As her story coach and the creator of the thought-leadership writing incubator, I see this all the time. Many brilliant people believe their ideas will carry the day on their own. But ideas alone don’t persuade. Stories do.
So Jocelyn dug deeper. She returned to the draft and began weaving in her personal journey—how she came to care so deeply about the intersection of health and sustainability, what it felt like to lose green spaces, and the ways in which her own body was affected by pollution and stress. She humanized the abstract.
By the time she submitted her final piece, “Fading Landscapes and Climate Grief: Why Your Story Matters,” it was clear she had made the leap. Her article was deeply felt, richly informed, and powerfully framed. It earned third place in the Winter 2025 incubator cohort.
Our judge, Alan Alper, described it as “beautifully written and evocative.” It stood out not just for the quality of the research, but because it was undeniably her story.
A New Kind of Subject-Matter Expert
Jocelyn represents a new wave of subject-matter experts: ones who understand that influence comes not only from facts, but from framing; not only from expertise, but from emotional resonance.
This is not the model of thought leadership where a single article in a prestigious journal can secure two years of consulting gigs. Today, audiences crave authenticity. They want to know not just what you know, but why you care.
That’s what Jocelyn discovered. And it’s what many other subject-matter experts must learn if they want to cut through the noise in the content landscape.
After the incubator, Jocelyn and I continued our work together in private coaching sessions. That’s when she started experimenting with AI tools to deepen her research and organize material. She used it to explore questions and audience behaviors. Before long, she had pages upon pages of insights—but she was overwhelmed.
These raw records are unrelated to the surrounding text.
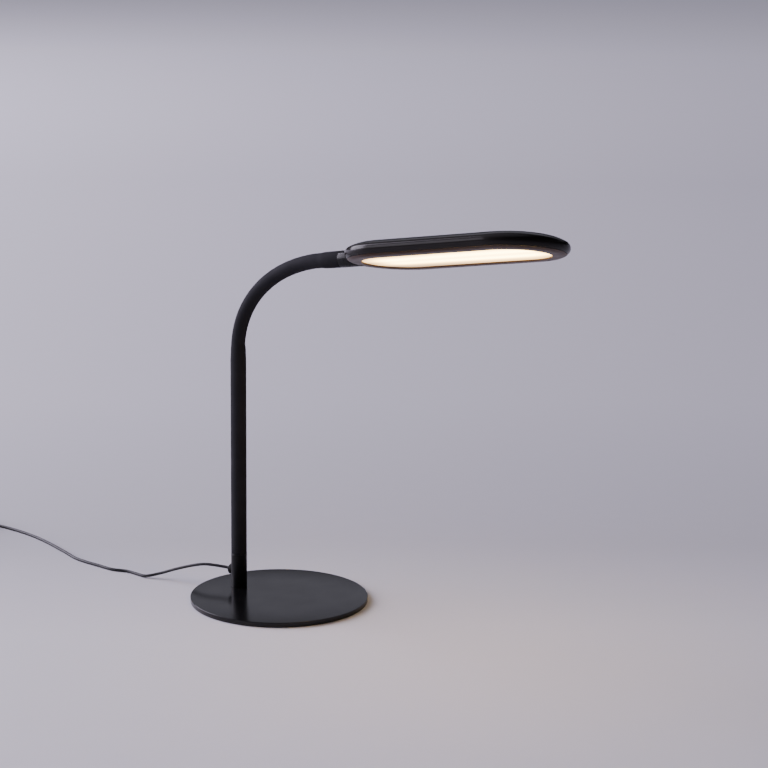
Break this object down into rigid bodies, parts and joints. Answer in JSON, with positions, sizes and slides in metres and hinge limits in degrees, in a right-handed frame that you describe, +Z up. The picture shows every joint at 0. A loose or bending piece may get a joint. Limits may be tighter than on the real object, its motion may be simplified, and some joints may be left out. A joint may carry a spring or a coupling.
{
  "type": "gooseneck desk lamp",
  "caption": "Desk lamp with a round plate foot, an upright, a sleeved gooseneck and a long flat light head that swivels, with a cord and a plug-in adaptor.",
  "frame": {"origin": "centre of the round foot, on the table that it stands on", "axes": "+Z up, +X from the stem towards the free end of the head, +Y to the left of that"},
  "size_m": [0.824, 0.194, 0.4126],
  "materials": {
    "foot_paint": "satin textured",
    "pad_rubber": "matte",
    "fastener_steel": "bright",
    "stem_gloss": "gloss",
    "tube_steel": "bright",
    "sleeve_rubber": "matte",
    "grommet_rubber": "matte",
    "collar_gloss": "gloss",
    "shell_gloss": "high gloss",
    "bezel_satin": "satin",
    "diffuser_opal": "frosted",
    "tray_white": "matte",
    "bush_plastic": "matte",
    "board_white": "satin",
    "chip_yellow": "gloss",
    "board_green": "satin",
    "parts_black": "gloss",
    "button_black": "satin",
    "cord_vinyl": "satin",
    "plug_plastic": "satin",
    "pin_metal": "bright"
  },
  "bodies": {
    "base": {"foot_plate": "foot_paint", "foot_pad": "pad_rubber", "stem_screw": "fastener_steel", "stem_dowel": "fastener_steel", "stem": "stem_gloss", "cord_grommet": "grommet_rubber", "upright_tube": "tube_steel", "inner_lead": "cord_vinyl", "gooseneck_00": "tube_steel", "sleeve_00": "sleeve_rubber", "cord": "cord_vinyl", "cord_coil": "cord_vinyl", "cord_tail": "cord_vinyl", "plug_case": "plug_plastic", "plug_pins": "pin_metal", "plug_boot": "cord_vinyl"},
    "link_01": {"gooseneck_01": "tube_steel", "sleeve_01": "sleeve_rubber"},
    "link_02": {"gooseneck_02": "tube_steel", "sleeve_02": "sleeve_rubber"},
    "link_03": {"gooseneck_03": "tube_steel", "sleeve_03": "sleeve_rubber"},
    "link_04": {"gooseneck_04": "tube_steel", "sleeve_04": "sleeve_rubber"},
    "link_05": {"gooseneck_05": "tube_steel", "sleeve_05": "sleeve_rubber"},
    "link_06": {"gooseneck_06": "tube_steel", "sleeve_06": "sleeve_rubber"},
    "link_07": {"gooseneck_07": "tube_steel", "sleeve_07": "sleeve_rubber"},
    "link_08": {"gooseneck_08": "tube_steel", "sleeve_08": "sleeve_rubber"},
    "link_09": {"gooseneck_09": "tube_steel", "sleeve_09": "sleeve_rubber"},
    "link_10": {"gooseneck_10": "tube_steel", "sleeve_10": "sleeve_rubber"},
    "neck_end": {"gooseneck_11": "tube_steel", "sleeve_11": "sleeve_rubber", "neck_collar": "collar_gloss", "swivel_clip": "fastener_steel"},
    "head": {"swivel_bush": "bush_plastic", "head_shell": "shell_gloss", "head_bezel": "bezel_satin", "diffuser": "diffuser_opal", "led_tray": "tray_white", "led_boards": "board_white", "led_chips": "chip_yellow", "tray_screws": "fastener_steel", "driver_board": "board_green", "driver_parts": "parts_black", "button_switch": "parts_black"},
    "button": {"power_button": "button_black"}
  },
  "joints": [
    {"name": "neck_bend_1", "type": "hinge", "parent": "base", "child": "link_01", "pos_m": [-0.0515, 0, 0.2624], "axis": [0, 1, 0], "range_deg": [-14.95, 11.96]},
    {"name": "neck_sway_1", "type": "hinge", "parent": "link_01", "child": "link_02", "pos_m": [-0.04901, 0, 0.27628], "axis": [0.9662, 0, -0.2579], "range_deg": [-14, 14]},
    {"name": "neck_bend_2", "type": "hinge", "parent": "link_02", "child": "link_03", "pos_m": [-0.04425, 0, 0.28955], "axis": [0, 1, 0], "range_deg": [-17.95, 14.37]},
    {"name": "neck_sway_2", "type": "hinge", "parent": "link_03", "child": "link_04", "pos_m": [-0.03748, 0, 0.30192], "axis": [0.8398, 0, -0.5429], "range_deg": [-14, 14]},
    {"name": "neck_bend_3", "type": "hinge", "parent": "link_04", "child": "link_05", "pos_m": [-0.02898, 0, 0.31317], "axis": [0, 1, 0], "range_deg": [-15.5, 12.4]},
    {"name": "neck_sway_3", "type": "hinge", "parent": "link_05", "child": "link_06", "pos_m": [-0.01905, 0, 0.32317], "axis": [0.6644, 0, -0.7473], "range_deg": [-14, 14]},
    {"name": "neck_bend_4", "type": "hinge", "parent": "link_06", "child": "link_07", "pos_m": [-0.00795, 0, 0.33187], "axis": [0, 1, 0], "range_deg": [-13.04, 10.44]},
    {"name": "neck_sway_4", "type": "hinge", "parent": "link_07", "child": "link_08", "pos_m": [0.00407, 0, 0.33925], "axis": [0.4789, 0, -0.8779], "range_deg": [-14, 14]},
    {"name": "neck_bend_5", "type": "hinge", "parent": "link_08", "child": "link_09", "pos_m": [0.01678, 0, 0.34536], "axis": [0, 1, 0], "range_deg": [-10.59, 8.47]},
    {"name": "neck_sway_5", "type": "hinge", "parent": "link_09", "child": "link_10", "pos_m": [0.02999, 0, 0.35027], "axis": [0.3098, 0, -0.9508], "range_deg": [-14, 14]},
    {"name": "neck_bend_6", "type": "hinge", "parent": "link_10", "child": "neck_end", "pos_m": [0.04356, 0, 0.35409], "axis": [0, 1, 0], "range_deg": [-8.67, 6.94]},
    {"name": "head_swivel", "type": "hinge", "parent": "neck_end", "child": "head", "pos_m": [0.09881, 0, 0.36323], "axis": [0.9866, 0, 0.1633], "range_deg": [-60, 90]},
    {"name": "power_press", "type": "slide", "parent": "head", "child": "button", "axis": [0.1573, -0.2689, -0.9502], "range_m": [0, 0.0005], "stiffness_N_per_m": 600, "springref_m": -0.002}
  ],
  "couplings": [
    {"joint": "neck_bend_2", "follows": "neck_bend_1", "ratio": 1.1998},
    {"joint": "neck_sway_2", "follows": "neck_sway_1", "ratio": 1},
    {"joint": "neck_bend_3", "follows": "neck_bend_1", "ratio": 1.0355},
    {"joint": "neck_sway_3", "follows": "neck_sway_1", "ratio": 1},
    {"joint": "neck_bend_4", "follows": "neck_bend_1", "ratio": 0.8713},
    {"joint": "neck_sway_4", "follows": "neck_sway_1", "ratio": 1},
    {"joint": "neck_bend_5", "follows": "neck_bend_1", "ratio": 0.707},
    {"joint": "neck_sway_5", "follows": "neck_sway_1", "ratio": 1},
    {"joint": "neck_bend_6", "follows": "neck_bend_1", "ratio": 0.5785}
  ]
}
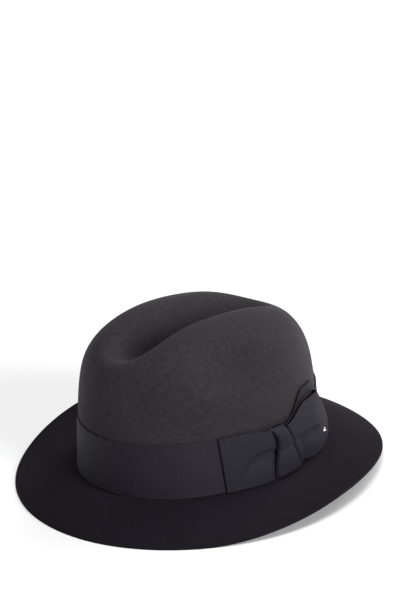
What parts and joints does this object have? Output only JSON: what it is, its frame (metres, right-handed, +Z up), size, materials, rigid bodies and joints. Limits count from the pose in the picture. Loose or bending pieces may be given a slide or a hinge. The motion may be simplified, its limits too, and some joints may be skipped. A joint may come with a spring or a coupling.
{
  "type": "fedora hat",
  "caption": "Felt fedora with a creased, pinched crown, a contrasting raw-edge brim, a wide grosgrain band, a flat side bow with a round stud, a leather sweatband and a lining.",
  "frame": {"origin": "middle of the brim's outline, on the surface the hat stands on", "axes": "-Y is the front of the hat, +X is the wearer's left, where the bow is, and +Z is up"},
  "size_m": [0.2722, 0.2952, 0.1282],
  "materials": {
    "crown_felt": "dense dark warm-grey fur felt",
    "brim_felt": "dense near-black navy felt, raw cut edge",
    "band_grosgrain": "ribbed dark navy grosgrain",
    "bow_grosgrain": "ribbed dark navy grosgrain",
    "stud_metal": "polished plain dome",
    "pin_steel": "plain steel",
    "sweatband_leather": "smooth dark brown roan leather",
    "reed": "covered round reed",
    "label": "blank paper-faced label",
    "satin": "dark satin",
    "clear_sheet": "clear flexible sheet",
    "thread": "sewing thread"
  },
  "bodies": {
    "root": {"crown_felt": "crown_felt", "brim_felt": "brim_felt", "band_ribbon": "band_grosgrain", "bow_loop_front": "bow_grosgrain", "bow_loop_rear": "bow_grosgrain", "bow_tail": "bow_grosgrain", "bow_knot": "bow_grosgrain", "stud_cap": "stud_metal", "stud_post": "pin_steel", "stud_clutch": "pin_steel", "sweatband_leather": "sweatband_leather", "sweatband_reed": "reed", "sweatband_seam_tape": "sweatband_leather", "sweatband_bow_loop_left": "band_grosgrain", "sweatband_bow_loop_right": "band_grosgrain", "sweatband_bow_knot": "band_grosgrain", "size_tab": "label", "lining_side": "satin", "lining_tip": "satin", "tip_shield": "clear_sheet", "crown_brim_stitching": "thread"}
  },
  "joints": []
}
“I had so much material, I didn’t even know how to talk to you about it,” she said during one session. “There was just too much.”
This is another common challenge for those researching with AI: Too much information and being unsure how to store and organize it. That’s where story framing comes in.
We worked on how to isolate a single idea, zoom in on one specific audience pain point, and use a slice of her personal experience to bring it to life. The AI helped surface the themes. Her story gave them meaning.
The Thought-Leadership Whisperer Role
I call myself a story coach, but what I often end up doing is thought-leadership whispering. I listen for the real story behind the facts. I watch for the moments when someone’s voice lights up. And I ask questions that invite the expert to step out from behind the curtain of data and into the spotlight of their own insight.
With Jocelyn, it was never about telling her what to write. It was about reflecting what I saw in her: a unique capacity to bridge the personal and the political, the scientific and the soulful.
She did the heavy lifting. She stayed with the discomfort of being visible. She honored both her knowledge and her emotional truth. And that made all the difference.
From Narratives to New Futures
What’s powerful about Jocelyn’s evolution is that it mirrors a larger cultural shift. The most effective thought leadership today isn’t just informative. It’s transformative. It moves readers because it reveals something deeper—about the writer, about the issue, and about the reader themselves.
By making her personal story central to her message, Jocelyn not only elevated her writing; she made herself more relatable, more memorable, and ultimately more persuasive.
This is the kind of storytelling we need in the sustainability space, given climate anxiety, digital overload, and eroding trust. It’s not enough to be smart. You have to be human.
A Framework for Others
For other subject-matter experts looking to become thought leaders, Jocelyn’s journey offers a roadmap:
Start with your expertise, but don’t stop there. Your knowledge is the foundation, not the finish line.
Zoom in on a specific audience and their pain points. Thought leadership that speaks to everyone speaks to no one.
Bring your story into your structure. You don’t need to overshare, but you do need to be real.
Use tools like AI for exploration, not expression. Let it surface patterns. You do the meaning-making.
Work with a coach who listens for what you can’t yet see. A good coach won’t give you answers—they’ll help you find better questions.
Thought leadership is not about being the loudest expert in the room. It’s about being the most resonant.
And that starts with framing facts within your own real-life stories.